Хорошим противоядием от чрезмерной романтичности Акселя Мунте служит творчество Владимира Набокова. Сейчас оно вернет нам подобающее эмоциональное равновесие.
Набоков, как многие, наверно, знают, был не только большим писателем, но также известным энтомологом, серьезным исследователем бабочек. Природоведческая эрудиция нередко сквозит в его книгах, но сейчас я хочу процитировать принадлежащее ему насмешливое описание любви на лоне природы.

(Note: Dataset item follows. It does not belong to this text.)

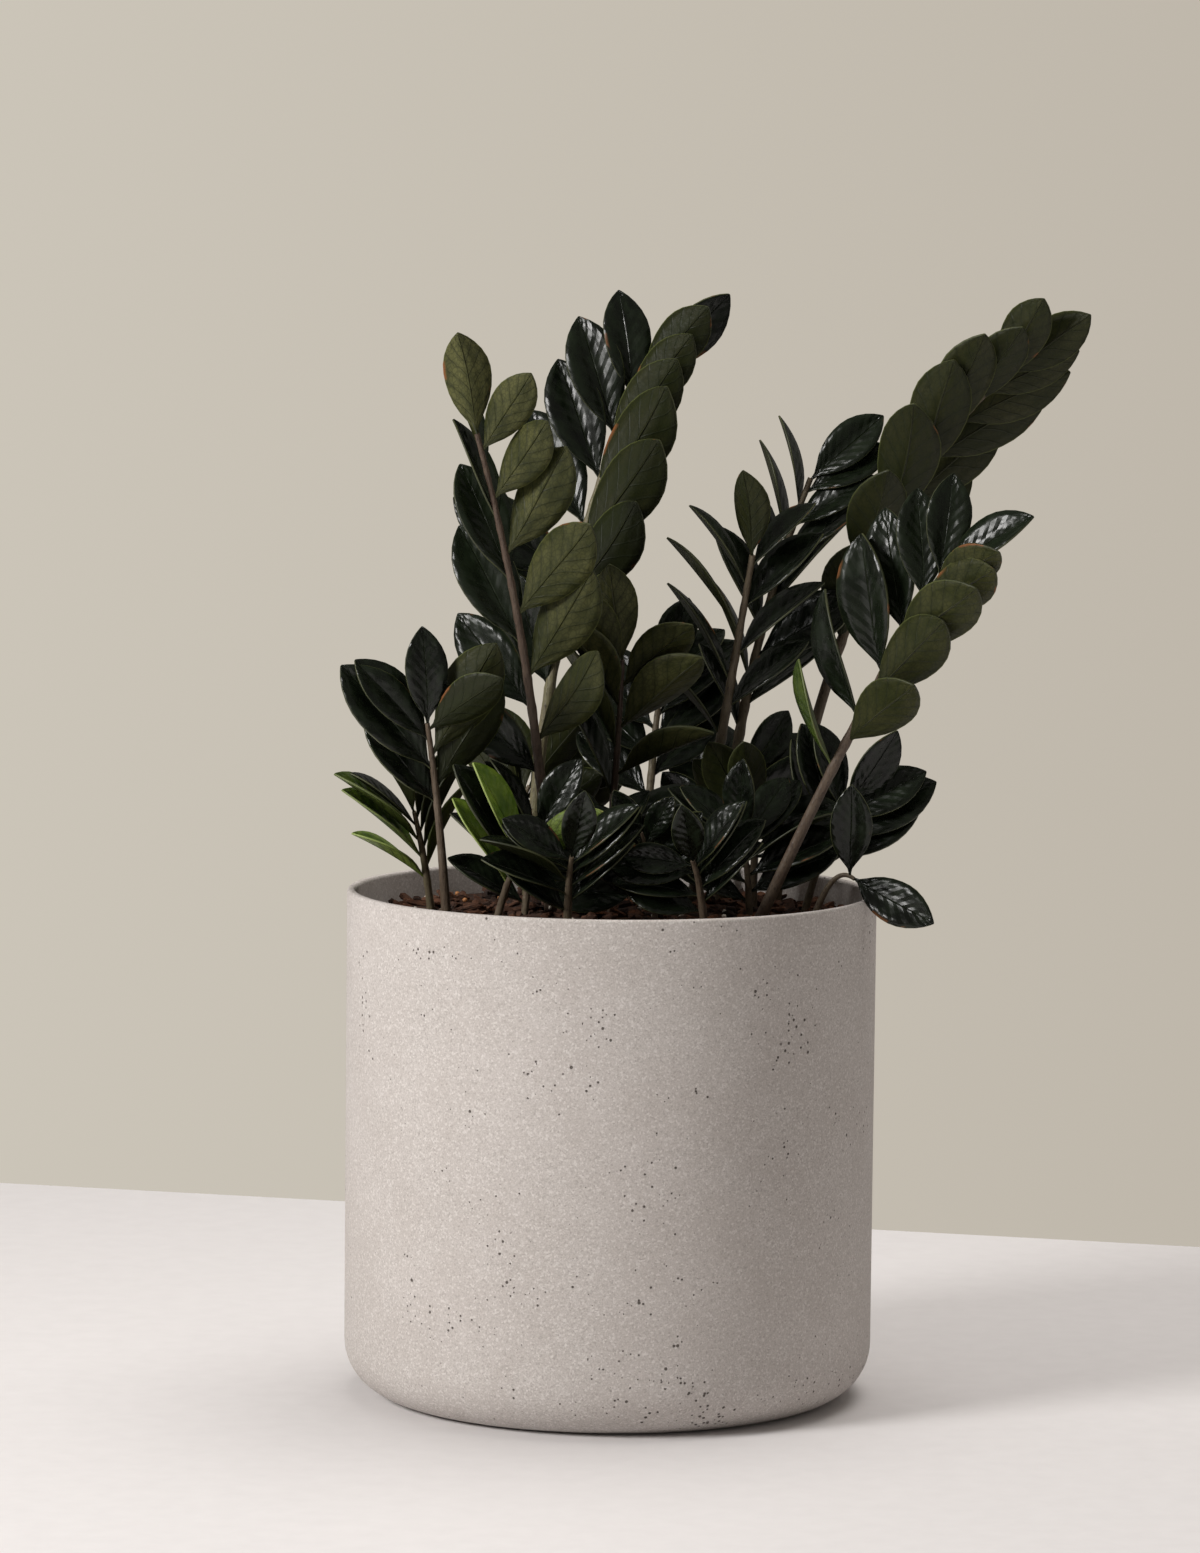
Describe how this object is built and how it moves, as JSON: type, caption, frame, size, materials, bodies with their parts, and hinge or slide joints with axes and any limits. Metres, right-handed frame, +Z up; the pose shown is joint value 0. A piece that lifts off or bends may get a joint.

Вообще-то писатели очень любят описывать соитие на лоне природы — порой, я осмелюсь предположить, даже больше, чем это любят их романтические герои. И как правило, там, где природа и любовь появляются совместно, литература предпочитает сосредотачиваться на травке и цветочках и склонна забывать о таких мелочах, как колючки, камни, комары и ядовитые сороконожки. Так иногда обстоит дело и у самого Набокова в «Лолите». Там, где с сочувственной грустью описаны юношеские воспоминания Гумберта Гумберта, он рисует исполненную нежности и страсти акварельную картинку его любовных игр с Аннабеллой на морском берегу и тут природа изображена как сплошное очарование и нега. Но вот на другой странице, когда Гумберт уже взрослый мужчина, Набоков пишет трезво и реалистично, явно радуясь собственной насмешливости:
Бесчисленные любовники лежали в обнимку, целуясь, на ровном газоне горных склонов Старого Света, на пружинистом, как дорогой матрац, мху, около удобного для пользования, гигиенического ручейка, на грубых скамьях под украшенными вензелями дубами и в столь многих лачугах под сенью столь многих буковых лесов. Но в американской глуши любитель вольного воздуха не найдет таких удобных возможностей предаться самому древнему из преступлений и забав. Ядовитые растения ожгут ягодицы его возлюбленной, безыменные насекомые в зад ужалят его; острые частицы лесного ковра уколют его в коленища, насекомые ужалят ее в коленки; и всюду кругом будет стоять непрерывный шорох потенциальных змей — что говорю, полувымерших драконов! — между тем как похожие на крохотных крабов семена хищных цветов прилепляются, в виде мерзкой изумрудной корки, равно и к черному носку на подвязке, и к белому неподтянутому носочку.